Ego

Imagem criada pelo chatGPT para ilustrar o texto.

Eu cresci num mundo que sempre foi só meu. Nele, existiam apenas dois tipos de pessoas: as que eram eu e as outras, que se pareciam muito comigo. Bem, na verdade, eu não queria falar, mas era de mim mesmo que estava falando. Não havia mais ninguém.

Cresci, por isso, com a certeza de que sempre estive certo. Afinal, eu só falava comigo mesmo e sempre me entendia muito bem. Eu nunca, nunca mesmo, jamais briguei comigo. Pois, é claro, nós — quer dizer, eu — sempre estivemos certos e com toda a razão possível, imaginável e inimaginável.

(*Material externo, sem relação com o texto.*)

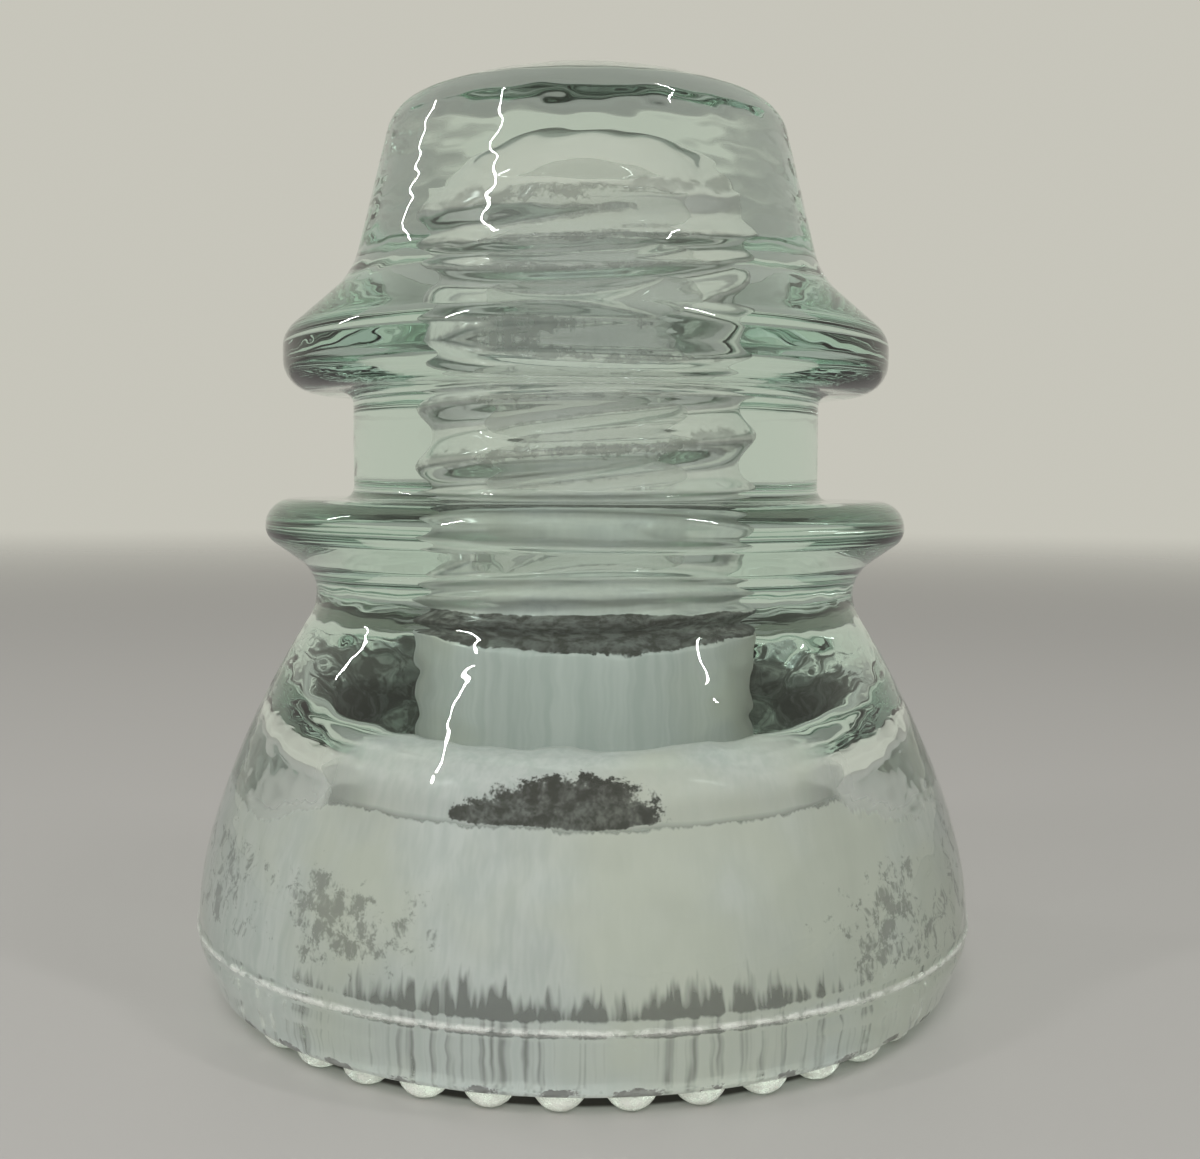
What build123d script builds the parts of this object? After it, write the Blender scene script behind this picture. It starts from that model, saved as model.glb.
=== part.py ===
from build123d import *
import math
import os

# Pin-type line insulator, pressed in glass in one piece, with a double petticoat.
# Millimetres, +Z up, origin at the middle of the circle that the drip beads stand on.
# Heights stack from the beads up to the crown: 101.6 mm (4 in) tall on an 86.1 mm base.

INCH = 25.4

# Foot of the outer skirt
FOOT_R = 42.85
FOOT_HEEL_Z = 7.6
HEEL_ROUND = 4.0
JOINT_RIDGE = 0.2
JOINT_HALF = 0.45
JOINT_Z = 9.3

# Rim and the ring of drip beads under it
BEAD_COUNT = 36
BEAD_R = 2.65
BEAD_SETBACK = 5.85
BEAD_SINK = 0.3
BEAD_TURN_DEG = -3.2
RIM_LAND_IN = 1.3
RIM_LAND_OUT = 1.1
RIM_ROUND = 1.2

# Bell of the outer skirt, up to the neck
NECK_R = 30.0
NECK_Z = 44.6
NECK_ROUND = 5.0
BELL_LEAN_DEG = 32.0
BELL_FOOT_PULL = 9.7
BELL_NECK_PULL = 10.5

# Lower lip
LIP_ROOT_RISE = 2.33
LIP_ROOT_ROUND = 4.0
LOW_LIP_OUT = 5.4
LOW_LIP_UNDER_RISE = 3.86
LOW_LIP_EDGE = 4.06
LOW_LIP_UNDER_ROUND = 1.9
LOW_LIP_TOP_ROUND = 2.9

# Groove for the line wire
GROOVE_R = 25.9
GROOVE_WIDTH = 11.55
GROOVE_ROUND = 1.3

# Upper lip
UP_LIP_OUT = 7.5
UP_LIP_EDGE = 6.2
UP_LIP_SLOPE_RISE = 6.55
UP_LIP_UNDER_ROUND = 3.4
UP_LIP_TOP_ROUND = 3.0

# Crown
CROWN_FOOT_R = 26.0
CROWN_FOOT_ROUND = 8.0
CROWN_SHOULDER_R = 21.6
CROWN_SHOULDER_ROUND = 9.0
CROWN_RISE = 22.45
DOME_R = 51.5

# Pinhole: a long plain mouth, then the rounded thread for a 1 in pin, four turns to
# the inch and narrowing a little as it rises, under a domed end.
THREAD_PITCH = INCH / 4
THREAD_TAPER = 1 / 96
THREAD_CREST_R = 11.75
THREAD_DEPTH = 1.25
THREAD_ROOT_ROUND = 2.2
THREAD_STOP = 6.0
MOUTH_STEP = 1.35
MOUTH_DEPTH = 22.6
MOUTH_ROUND = 1.6
THROAT_RISE = 1.4
CROWN_WALL = 9.6
HOLE_TOP_ROUND = 9.3

# Inner petticoat round the pinhole, and the dry space between it and the skirt
PETTICOAT_Z = 13.0
PETTICOAT_WALL = 6.5
PETTICOAT_DRAFT = 0.7
PETTICOAT_ROUND = 2.3
GAP_TOP_WIDTH = 10.6
GAP_TOP_BELOW_NECK = 20.6
GAP_LEAN_DEG = 14.0
GAP_RIM_PULL = 6.0
GAP_TOP_PULL = 7.0
RIM_INNER_RISE = 2.65

# Heights that follow from the sizes above
LIP_ROOT_Z = NECK_Z + LIP_ROOT_RISE
LOW_LIP_KNEE_Z = LIP_ROOT_Z + LOW_LIP_UNDER_RISE
LOW_LIP_TOP_Z = LOW_LIP_KNEE_Z + LOW_LIP_EDGE
UP_LIP_UNDER_Z = LOW_LIP_TOP_Z + GROOVE_WIDTH
UP_LIP_TOP_Z = UP_LIP_UNDER_Z + UP_LIP_EDGE
CROWN_FOOT_Z = UP_LIP_TOP_Z + UP_LIP_SLOPE_RISE
HEIGHT = CROWN_FOOT_Z + CROWN_RISE
HOLE_TOP_Z = HEIGHT - CROWN_WALL
MOUTH_TOP_Z = PETTICOAT_Z + MOUTH_DEPTH
THREAD_START_Z = MOUTH_TOP_Z + THROAT_RISE / 2
THREAD_END_Z = HOLE_TOP_Z - THREAD_STOP
GAP_TOP_Z = NECK_Z - GAP_TOP_BELOW_NECK

# Radii that follow from the sizes above
BEAD_RING_R = FOOT_R - BEAD_SETBACK
RIM_Z = BEAD_R - BEAD_SINK
RIM_OUT_R = BEAD_RING_R + BEAD_R + RIM_LAND_OUT
RIM_IN_R = BEAD_RING_R - BEAD_R - RIM_LAND_IN
MOUTH_R = THREAD_CREST_R + MOUTH_STEP
PETTICOAT_R = MOUTH_R + PETTICOAT_WALL
GAP_IN_R = PETTICOAT_R - PETTICOAT_DRAFT
GAP_OUT_R = GAP_IN_R + GAP_TOP_WIDTH
LOW_LIP_R = NECK_R + LOW_LIP_OUT
UP_LIP_R = GROOVE_R + UP_LIP_OUT


def crest_r(z):
    """Radius of the thread's crest at a height: the pinhole narrows upwards."""
    return THREAD_CREST_R - (z - THREAD_START_Z) * THREAD_TAPER


def at(corner):
    """A point of the section, given as (radius, height)."""
    return Vector(corner[0], 0, corner[1])


def lean(deg):
    """Direction of a wall that leans in towards the axis as it rises."""
    return -math.sin(math.radians(deg)), math.cos(math.radians(deg))


def pulled(corner, way, length):
    return corner[0] + way[0] * length, corner[1] + way[1] * length


def round_corner(face, corner, radius):
    """Rounds one corner of the section, no further than its two edges allow."""
    vertex = min(face.vertices(), key=lambda v: (Vector(*v) - at(corner)).length)
    sides = [e for e in face.edges() if any((Vector(*v) - Vector(*vertex)).length < 1e-6
                                            for v in e.vertices())]
    far = []
    for side in sides:
        ends = sorted((side @ 0, side @ 1), key=lambda p: (p - Vector(*vertex)).length)
        far.append((ends[1] - ends[0]).normalized())
    turn = math.pi - far[0].get_angle(far[1]) * math.pi / 180
    room = 0.96 * min(side.length for side in sides) / math.tan(turn / 2)
    return face.fillet_2d(min(radius, room), [vertex])


def section():
    """Half of the insulator's section, in the XZ plane, closed along the axis."""
    rim_in, rim_out = (RIM_IN_R, RIM_Z), (RIM_OUT_R, RIM_Z)
    heel = (FOOT_R, FOOT_HEEL_Z)
    joint_foot = (FOOT_R, JOINT_Z - JOINT_HALF)
    joint_ridge = (FOOT_R + JOINT_RIDGE, JOINT_Z)
    joint_top = (FOOT_R, JOINT_Z + JOINT_HALF)
    bell_way = lean(BELL_LEAN_DEG)
    bell_end = (NECK_R + NECK_ROUND * (1 - bell_way[1]), NECK_Z + NECK_ROUND * bell_way[0])
    half_way = lean(BELL_LEAN_DEG / 2)
    neck_mid = (NECK_R + NECK_ROUND * (1 - half_way[1]), NECK_Z + NECK_ROUND * half_way[0])
    neck = (NECK_R, NECK_Z)
    lip_root = (NECK_R, LIP_ROOT_Z)
    low_lip_knee, low_lip_top = (LOW_LIP_R, LOW_LIP_KNEE_Z), (LOW_LIP_R, LOW_LIP_TOP_Z)
    groove_foot, groove_top = (GROOVE_R, LOW_LIP_TOP_Z), (GROOVE_R, UP_LIP_UNDER_Z)
    up_lip_under, up_lip_top = (UP_LIP_R, UP_LIP_UNDER_Z), (UP_LIP_R, UP_LIP_TOP_Z)
    crown_foot = (CROWN_FOOT_R, CROWN_FOOT_Z)

    def dome(r):
        return r, HEIGHT - DOME_R + math.sqrt(DOME_R**2 - r**2)

    shoulder = dome(CROWN_SHOULDER_R)
    hole_end = (crest_r(HOLE_TOP_Z), HOLE_TOP_Z)
    throat = (crest_r(MOUTH_TOP_Z + THROAT_RISE), MOUTH_TOP_Z + THROAT_RISE)
    mouth_top, mouth = (MOUTH_R, MOUTH_TOP_Z), (MOUTH_R, PETTICOAT_Z)
    petticoat = (PETTICOAT_R, PETTICOAT_Z)
    gap_in, gap_out = (GAP_IN_R, GAP_TOP_Z), (GAP_OUT_R, GAP_TOP_Z)
    gap_top = ((GAP_IN_R + GAP_OUT_R) / 2, GAP_TOP_Z + GAP_TOP_WIDTH / 2)
    rim_wall = (RIM_IN_R, RIM_Z + RIM_INNER_RISE)

    def straight(*corners):
        return Polyline(*[at(c) for c in corners]).edges()

    def arc(*corners):
        return ThreePointArc(*[at(c) for c in corners]).edge()

    def curve(*corners):
        return Bezier(*[at(c) for c in corners]).edge()

    face = Face(Wire([
        *straight(rim_in, rim_out, heel, joint_foot),
        arc(joint_foot, joint_ridge, joint_top),
        curve(joint_top, pulled(joint_top, (0, 1), BELL_FOOT_PULL),
              pulled(bell_end, bell_way, -BELL_NECK_PULL), bell_end),
        arc(bell_end, neck_mid, neck),
        *straight(neck, lip_root, low_lip_knee, low_lip_top, groove_foot, groove_top,
                  up_lip_under, up_lip_top, crown_foot, shoulder),
        arc(shoulder, dome(CROWN_SHOULDER_R / 2), dome(0)),
        *straight(dome(0), (0, HOLE_TOP_Z), hole_end, throat, mouth_top, mouth,
                  petticoat, gap_in),
        arc(gap_in, gap_top, gap_out),
        curve(gap_out, pulled(gap_out, lean(GAP_LEAN_DEG), -GAP_TOP_PULL),
              pulled(rim_wall, (0, 1), GAP_RIM_PULL), rim_wall),
        *straight(rim_wall, rim_in),
    ]))
    for corner, radius in (
        (rim_in, RIM_ROUND), (rim_out, RIM_ROUND), (heel, HEEL_ROUND),
        (lip_root, LIP_ROOT_ROUND), (low_lip_knee, LOW_LIP_UNDER_ROUND),
        (low_lip_top, LOW_LIP_TOP_ROUND), (groove_foot, GROOVE_ROUND),
        (groove_top, GROOVE_ROUND), (up_lip_under, UP_LIP_UNDER_ROUND),
        (up_lip_top, UP_LIP_TOP_ROUND), (crown_foot, CROWN_FOOT_ROUND),
        (shoulder, CROWN_SHOULDER_ROUND), (hole_end, HOLE_TOP_ROUND),
        (petticoat, PETTICOAT_ROUND), (mouth, MOUTH_ROUND),
    ):
        face = round_corner(face, corner, radius)
    return face


def beads():
    """Drip beads, each a ball sunk into the rim, standing on z = 0."""
    step = 360 / BEAD_COUNT
    spots = [Rot(0, 0, -90 + BEAD_TURN_DEG + step * k) for k in range(BEAD_COUNT)]
    return [spot * Pos(BEAD_RING_R, 0, BEAD_R) * Sphere(BEAD_R) for spot in spots]


def thread_groove():
    """Rounded thread that the pin screws into, cut along a tapered helix."""
    path = Helix(
        pitch=THREAD_PITCH,
        height=THREAD_END_Z - THREAD_START_Z,
        radius=THREAD_CREST_R + THREAD_DEPTH - THREAD_ROOT_ROUND,
        center=(0, 0, THREAD_START_Z),
        cone_angle=-math.degrees(math.atan(THREAD_TAPER)),
    )
    tool = Plane(path @ 0, z_dir=path % 0) * Circle(THREAD_ROOT_ROUND)
    return sweep(tool, path=path, is_frenet=True)


def glass_insulator():
    body = revolve(section(), axis=Axis.Z)
    body = body - thread_groove() + beads()
    return max(body.solids(), key=lambda s: s.volume)


if __name__ == "__main__":
    os.makedirs("parts", exist_ok=True)
    export_step(glass_insulator(), "parts/glass_insulator.step")
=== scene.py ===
import math
from types import SimpleNamespace

import bmesh
import bpy
from bpy.props import FloatProperty, FloatVectorProperty, IntProperty, PointerProperty
from mathutils import Matrix, Vector, noise
from mathutils.geometry import interpolate_bezier


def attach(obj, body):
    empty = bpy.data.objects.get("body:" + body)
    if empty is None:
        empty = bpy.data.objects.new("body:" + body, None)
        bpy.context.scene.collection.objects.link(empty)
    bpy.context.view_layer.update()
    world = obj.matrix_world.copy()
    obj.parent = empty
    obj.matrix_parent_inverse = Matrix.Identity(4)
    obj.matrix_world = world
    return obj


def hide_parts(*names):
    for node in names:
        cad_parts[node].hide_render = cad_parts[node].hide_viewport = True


bl_info = {
    "name": "Pressed glass pin insulator",
    "version": (1, 0, 0),
    "blender": (4, 5, 0),
    "location": "View3D > Sidebar > Insulator",
    "description": "Builds a double-petticoat glass insulator and the stage it is seen on",
    "category": "Object",
}

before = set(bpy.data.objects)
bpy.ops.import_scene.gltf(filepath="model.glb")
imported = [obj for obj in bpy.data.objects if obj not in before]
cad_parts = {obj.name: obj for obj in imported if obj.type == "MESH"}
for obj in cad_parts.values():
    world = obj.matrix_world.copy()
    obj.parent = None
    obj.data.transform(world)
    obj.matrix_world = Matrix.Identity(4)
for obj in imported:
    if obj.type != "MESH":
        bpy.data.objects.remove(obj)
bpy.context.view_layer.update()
NODE = "glass_insulator"
MM = 0.001
# Vertex attributes: depths of film, of dirt and painted shade, and soft film; then levels of painted
# highlight, ripple and darkness
WEAR_AND_SHADE_DEPTH, WEAR_AND_LIGHT_LEVEL = "wear_and_shade_depth", "wear_and_light_level"

# Limits in mm that tell the skin's zones apart: the room under the skirt, the pinhole, the lips, the
# mould joint, the beads and the creases over them
UNDER_TOP, UNDER_R, UNDER_LEAN = 31.0, 36.4, 0.125
GAP_MIDDLE_R = 24.2
HOLE_LIMIT_R, HOLE_LIMIT_Z = 15.0, 94.0
LIP_LOW_Z, LIP_HIGH_Z = 46.0, 77.5
JOINT_LIMIT_R, JOINT_MIDDLE_Z, JOINT_LIMIT_HALF = 42.95, 9.3, 0.4
BEAD_LIMIT_R, BEAD_LIMIT_Z = 32.8, 2.2
CREASE_LIMIT_R, CREASE_TOP_Z = 35.8, 3.8
# Depths are kept within this many mm. A clean edge counts its own depth several times over
DEEP, EDGE_CLEAN, RING_CLEAN, LINE_CLEAN, CREASE_CLEAN = 4.0, 6.0, 3.0, 2.2, 4.0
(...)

Quando eu tinha alguma dúvida, perguntava a mim mesmo. E, claro, como já imaginava, eu tinha a resposta. Não qualquer resposta, mas a melhor entre as melhores. Outras vozes soavam próximas aos meus ouvidos. Mas por que eu daria atenção a alguém que não fosse eu mesmo? Eu sei o que sou, o que digo, o que faço e sei que sempre tenho razão. Se não tenho, ninguém jamais me disse.

Mas, caso alguém ousasse dizer, eu certamente ainda estaria certo. Quem me disse isso, além de mim mesmo, para que não fique apenas em minhas opiniões? O meu amigo Narciso. Ele, sim, sabe o que diz. Ele, sim, tem razão. Que cara sábio! Eu jamais deixaria de ouvi-lo, nem por um milésimo de segundo. Eu o conheço bem, e ele também me conhece. Nós somos melhores amigos, talvez até a mesma pessoa.

Não critiquem o meu espelho. Não tenho apego a coisas materiais, mas isso seria demais. Eu não quero parar de me admirar, nem de ouvir o doce e harmônico som da minha voz. Óbvio que nem sempre eu a ouço, mas nisso sou bom. E, se alguém tenta me avisar, eu nego veementemente essa possibilidade. Quem, além de mim, teria razão ou estaria certo?

Sei de tudo o que preciso, não há por que querer aprender algo novo. Aliás, há algo novo? Se houvesse, eu certamente já saberia. Talvez fosse até uma invenção minha. Sim, eu sou o cara que cria, que faz e que acontece. E daí se as pessoas precisam engolir os meus sapos? São os meus sapos. Eles têm o direito que eu lhes dei de serem engolidos.

Parem de falar, chega! Eu não quero ouvir mais nada. Vou me retirar para pensar algumas coisas que pretendo partilhar, num futuro próximo, comigo mesmo.